The Verify team spoke with medical experts about whether younger people tend to face stronger side effects from vaccines. Here's what we learned.

WASHINGTON — Question:

Do young people tend to get stronger side effects from vaccines than older people? 


Yes, but this is not a reason to worry, according to medical experts. Young people tend to have stronger immune systems, and so they'll feel the effects of the vaccine doing its job. 

The side effects are typically 'mild or moderate,' and tend to pass in a couple of days or less. Medical experts emphasize that young people should get the vaccine as soon as it is made available. 



The Verify eam noticed numerous posts on social media about young adults facing side effects, related to the vaccines. Typically these side effects were flu-like symptoms such as fatigue and fever. 

Anna Hovey, a 23-year-old medical receptionist from Maryland, was one of the lucky few that got access to a vaccine, due to her job in healthcare. 

"I did it for my parents," she said. "For the opportunity to see my grandmother who’s 92."

Hovey is glad she received the vaccine, although she noted some side effects felt after the second dose. 

“I just felt not great," she said. "You know just wiped out. It kind of felt like a bad cold or the mild flu.”

RELATED: VERIFY: Here's when kids as young as 12 might be able to get a COVID-19 vaccine

To find out if this reaction was normal, the Verify team contacted a pair of doctors. Both confirmed that younger people do tend to receive a stronger reaction after getting the vaccine. 

“The reason you’re seeing those side effects is that you have a robust immune system," said Dr. Lataha S. Perkins. "As we age our immune system is a little less robust." 

Dr. Linda Nabha, an infectious disease specialist at the University of Pittsburg Medical Center agreed. 

"When we’re younger," she said. "We tend to mount a bigger and stronger immune reaction if you will. That’s not a bad thing, that’s actually a good thing.” 

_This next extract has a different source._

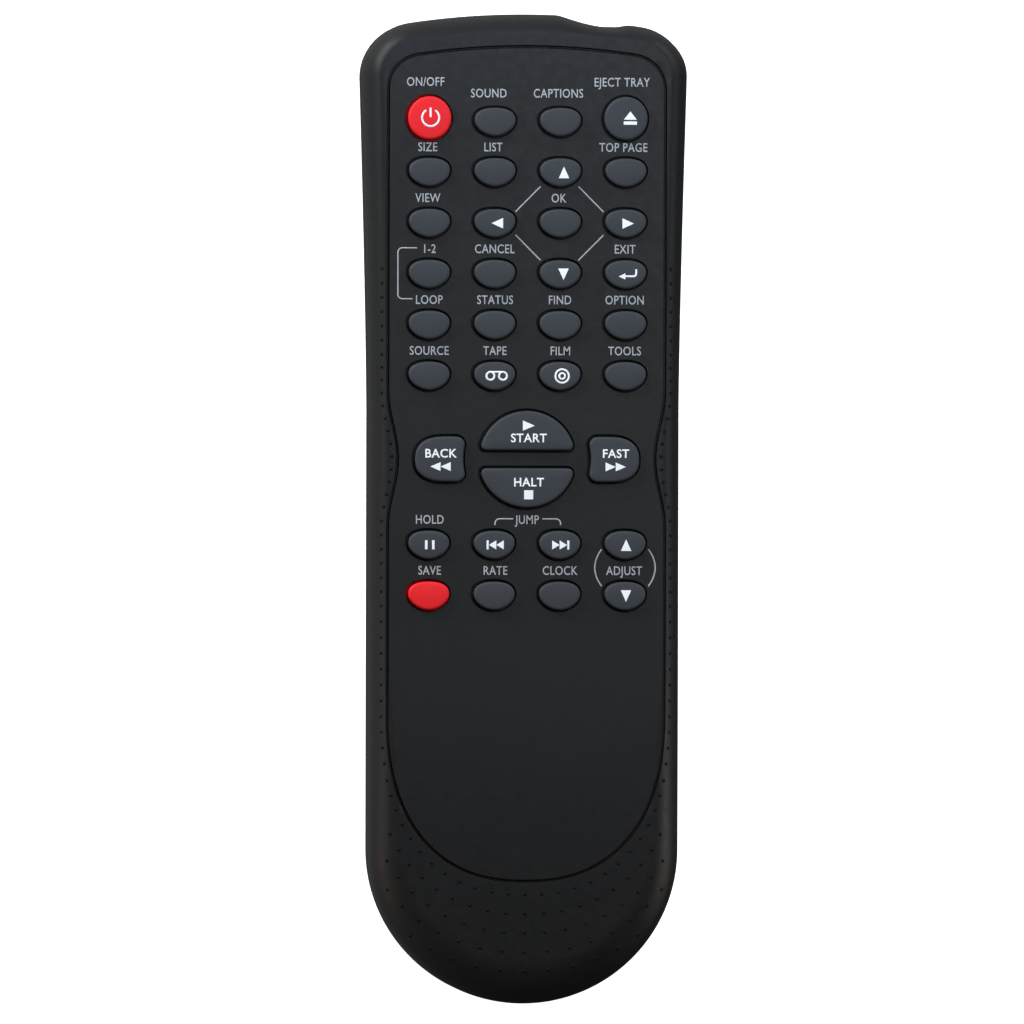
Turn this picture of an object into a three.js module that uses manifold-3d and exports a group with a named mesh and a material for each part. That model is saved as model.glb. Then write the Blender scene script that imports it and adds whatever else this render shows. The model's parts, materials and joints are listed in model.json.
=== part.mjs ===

Data from Pfizer and Moderna studies show the same trend. On the CDC website, a breakdown of the Pfizer data shows that those 18-55 years old had a fever after the 2nd dose about 16% of the time, whereas those older than 55 had fever only about 11% of the time, compared to the placebo. 

Dr. Perkins emphasized that this trend should not scare people away from the vaccine. The reactions are simply demonstrating that the immune system is being activated as it's supposed to.

“That is not something to be concerned about," she said. "It’s something to be happy about because it means your immune system works.” 

The reactions are typically mild or moderate and tend to go away after a day or two. Nabha said that it's important that young people take the vaccine to protect the community as a whole. 

"You're doing the right thing by getting this vaccine," she said. "Not only are you protecting yourself, but you're protecting those around you who may be at higher risk for getting complications related to COVID. You’re doing yourself and doing others a huge favor.”

Hovey, now fully vaccinated, said she's glad she got the shot. 

"It’s not fun," she said. "But it’s definitely worth it to get the country that much closer to some immunity.”